ICC Advance Access published online on July 28, 2009
Industrial and Corporate Change, doi:10.1093/icc/dtp039
How and when should companies retain their human capital? Contracts, incentives and human resource implications
Correspondence: Alfonso Gambardella and Claudio Panico, Department of Management, Bocconi University and KITeS, Milan, Italy. e-mail: alfonso.gambardella{at}unibocconi.it; claudio.panico{at}unibocconi.it
Correspondence: Marco S. Giarratana, Business Department, Universidad Carlos III de Madrid, Madrid, Spain. e-mail: marco.giarratana{at}uc3m.es
The increasing competition in the labor market for human capital pushes firms to create better incentives to manage talented individuals.
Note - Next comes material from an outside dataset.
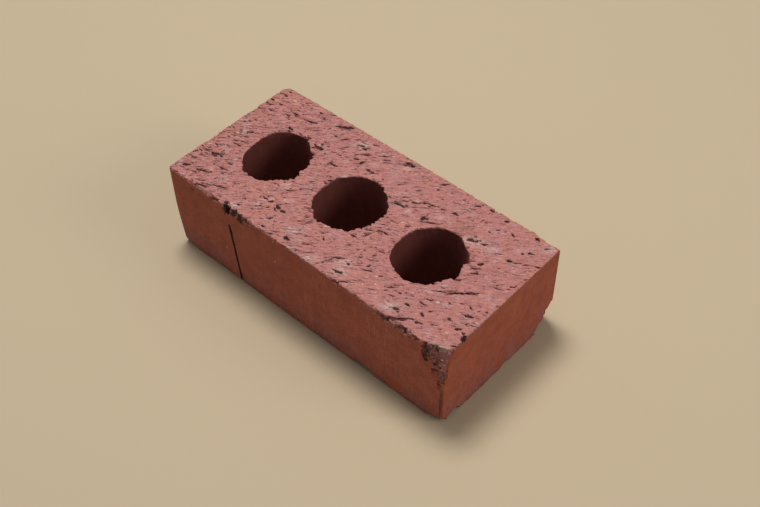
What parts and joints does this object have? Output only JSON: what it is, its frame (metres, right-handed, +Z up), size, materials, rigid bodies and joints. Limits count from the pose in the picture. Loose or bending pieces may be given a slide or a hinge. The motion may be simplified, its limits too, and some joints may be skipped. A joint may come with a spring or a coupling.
{
  "type": "cored clay brick",
  "caption": "Rectangular fired clay brick with round core holes through its wire-cut bed faces, for laying in mortar.",
  "frame": {"origin": "middle of the brick's outline on its lower bed face", "axes": "+X along the length, towards the end with the broken upper front corner; +Y across the width, from the scored front face to the rear face; +Z up, along the core holes, from the lower to the upper bed face"},
  "size_m": [0.194, 0.091, 0.056],
  "materials": {
    "fired_clay": "matte fired red clay, torn and dusty pink on the wire-cut bed faces, smoother and browner on the sides"
  },
  "bodies": {
    "root": {"brick": "fired_clay"}
  },
  "joints": []
}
In this article, we model the optimal employment contract when two features of human capital are present: (i) private information of the employee about his skills; and (ii) the inability to contract on the output of the employment activity. Our model shows how firms can use delegation (i.e., the employee's job autonomy) to provide the incentives to a privately informed employee. The model novelty resides in turning a classic source of potential inefficiency like asymmetric information into a factor that firms can use to design incentives. Our model provides a new explanation of why, in technologically dynamic environments, one observes more intense formations of start-ups and a greater inter-firm mobility of human capital. Our setting also suggests how established companies can use their complementary assets to provide better incentives to their skilled employees.